Start INFORMATION PROVIDED
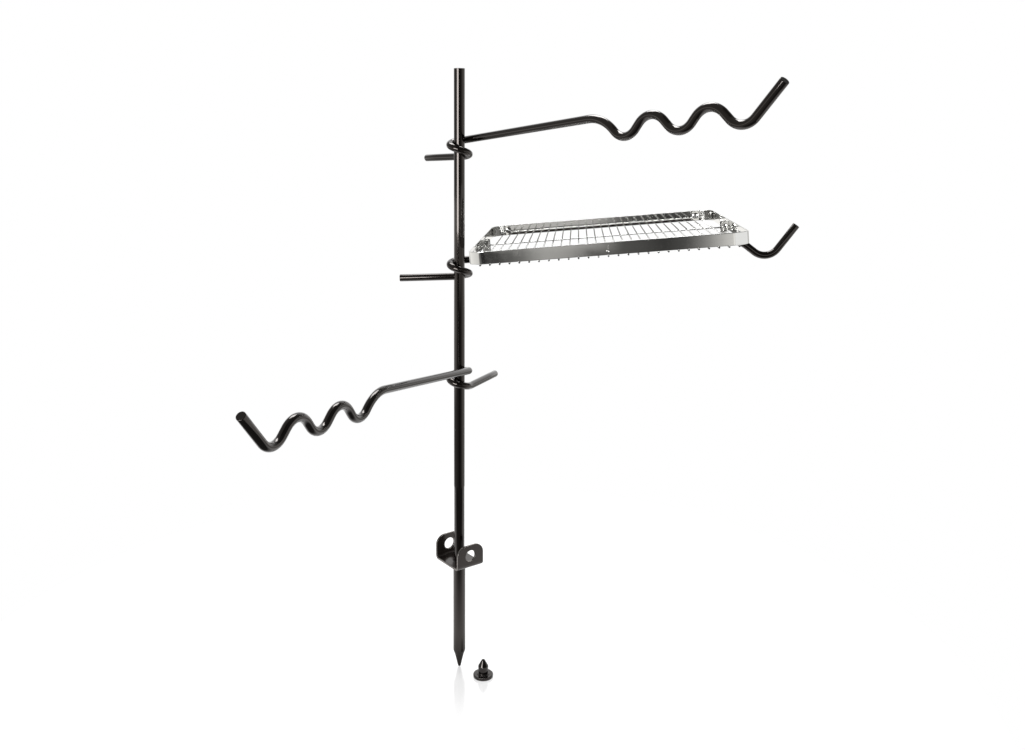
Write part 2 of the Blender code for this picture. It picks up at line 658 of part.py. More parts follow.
def build_plug():
    """Drive plug: a turned mushroom whose stem fits the sleeve's bore."""
    stem = SLEEVE_BORE_RADIUS - 2 * FIT_GAP
    head = PLUG_HEAD_DIAMETER / 2
    cone_base = PLUG_HEIGHT - PLUG_CONE
    point = PLUG_POINT_DIAMETER / 2
    collar_top = PLUG_HEAD_HEIGHT + PLUG_COLLAR
    profile = [
        (0.0, PLUG_HEIGHT),
        (0.6 * point, PLUG_HEIGHT - 0.15 * point),
        (point, PLUG_HEIGHT - 0.6 * point),
        (stem, cone_base),
        (0.96 * stem, collar_top + 0.004),
        (0.96 * stem, collar_top),
        (stem + 0.0018, collar_top),
        (stem + 0.0022, PLUG_HEAD_HEIGHT),
        (head - PLUG_EDGE, PLUG_HEAD_HEIGHT),
        (head, PLUG_HEAD_HEIGHT - PLUG_EDGE),
        (head, PLUG_EDGE),
        (head - PLUG_EDGE, 0.0),
        (0.0, 0.0),
    ]
    black = paint("plug_black", (0.014, 0.013, 0.013), 0.22, 0.0)
    plug = add_object("drive_plug", turned_mesh("drive_plug", profile, False), black)
    plug.location = (PLUG_X, PLUG_Y, 0.0)


clear_scene()
build_spike()
build_bracket()
build_mast()
build_arms()
build_grate()
build_plug()
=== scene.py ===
import math

import bmesh
import bpy
import numpy as np
from mathutils import Matrix, Vector


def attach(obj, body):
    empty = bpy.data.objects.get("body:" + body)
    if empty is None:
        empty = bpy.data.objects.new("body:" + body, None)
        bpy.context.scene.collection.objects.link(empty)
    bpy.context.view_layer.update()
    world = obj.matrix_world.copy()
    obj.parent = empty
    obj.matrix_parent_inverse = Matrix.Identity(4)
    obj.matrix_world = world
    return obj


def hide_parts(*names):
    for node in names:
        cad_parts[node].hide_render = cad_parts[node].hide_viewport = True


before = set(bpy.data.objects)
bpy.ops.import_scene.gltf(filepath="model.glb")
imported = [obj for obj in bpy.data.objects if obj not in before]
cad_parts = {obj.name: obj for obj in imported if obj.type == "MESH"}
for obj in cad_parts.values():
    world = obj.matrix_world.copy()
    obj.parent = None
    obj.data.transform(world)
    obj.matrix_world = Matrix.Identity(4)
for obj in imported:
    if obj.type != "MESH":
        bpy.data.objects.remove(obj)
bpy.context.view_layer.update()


# Ground spike sleeve: a short length of steel tube that stays in the ground.
# Its lower end is rolled in over the point, and the whole spike is sprayed gloss black.
FIT_GAP = 0.0003
MAST_RADIUS = 0.009525
SLEEVE_BORE = MAST_RADIUS + FIT_GAP
SLEEVE_WALL = 0.0013
SLEEVE_RADIUS = SLEEVE_BORE + SLEEVE_WALL
SLEEVE_TOP = 0.2106
POINT_LENGTH = 0.027
ROLL_TOP = 0.0335
ROLL_DEPTH = 0.0024
ROUND_STEPS = 72


def unit(vectors):
    """Vectors divided by their own lengths."""
    return vectors / np.linalg.norm(vectors, axis=-1, keepdims=True)


def bent_run(corners, radii, step=6.0):
    """Straight runs through flat corner points, with a round bend at every inner corner.

    A bend starts radius * tan(turn / 2) before its corner, its centre lies
    radius / cos(turn / 2) along the line that halves the corner, and its points are the
    first spoke turned in equal steps.
    """
    corners = np.asarray(corners, float)
    parts = [corners[:1]]
    for before, corner, after, radius in zip(corners, corners[1:], corners[2:], radii):
        back, ahead = unit(before - corner), unit(after - corner)
        turn = math.pi - math.acos(np.clip(back @ ahead, -1.0, 1.0))
        start = corner + back * radius * math.tan(turn / 2)
        centre = corner + unit(back + ahead) * radius / math.cos(turn / 2)
        sense = 1.0 if back[0] * ahead[1] - back[1] * ahead[0] < 0 else -1.0
        count = max(2, math.ceil(math.degrees(turn) / step))
        angles = sense * np.linspace(0.0, turn, count + 1)
        x, y = start - centre
        across = x * np.cos(angles) - y * np.sin(angles)
        along = x * np.sin(angles) + y * np.cos(angles)
        parts.append(centre + np.stack([across, along], axis=1))
    parts.append(corners[-1:])
    return np.concatenate(parts)


def grid_faces(rows, columns, wrap_rows, wrap_columns):
    """Four corner numbers of every cell of a grid whose points are numbered row by row."""
    row = np.arange(rows if wrap_rows else rows - 1)[:, None]
    column = np.arange(columns if wrap_columns else columns - 1)[None, :]
    below = (row + 1) % rows
    right = (column + 1) % columns
    cells = [row * columns + column, row * columns + right]
    cells += [below * columns + right, below * columns + column]
    return np.stack(np.broadcast_arrays(*cells), axis=2).reshape(-1, 4)


def finished(name, mesh, material, smooth_angle):
    """Object for a mesh, with its material and sharp where faces meet above the angle."""
    mesh.shade_smooth()
    mesh.set_sharp_from_angle(angle=math.radians(smooth_angle))
    mesh.materials.append(material)
    piece = bpy.data.objects.new(name, mesh)
    bpy.context.scene.collection.objects.link(piece)
    return piece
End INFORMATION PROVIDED
• _GIVEN PROBLEM_: Of the lines above, extract only those from the line with "imported = [obj" to the line with "obj.parent = None", both included, exactly as written.

• _RESPONSE TO THIS EXERCISE_:
imported = [obj for obj in bpy.data.objects if obj not in before]
cad_parts = {obj.name: obj for obj in imported if obj.type == "MESH"}
for obj in cad_parts.values():
    world = obj.matrix_world.copy()
    obj.parent = None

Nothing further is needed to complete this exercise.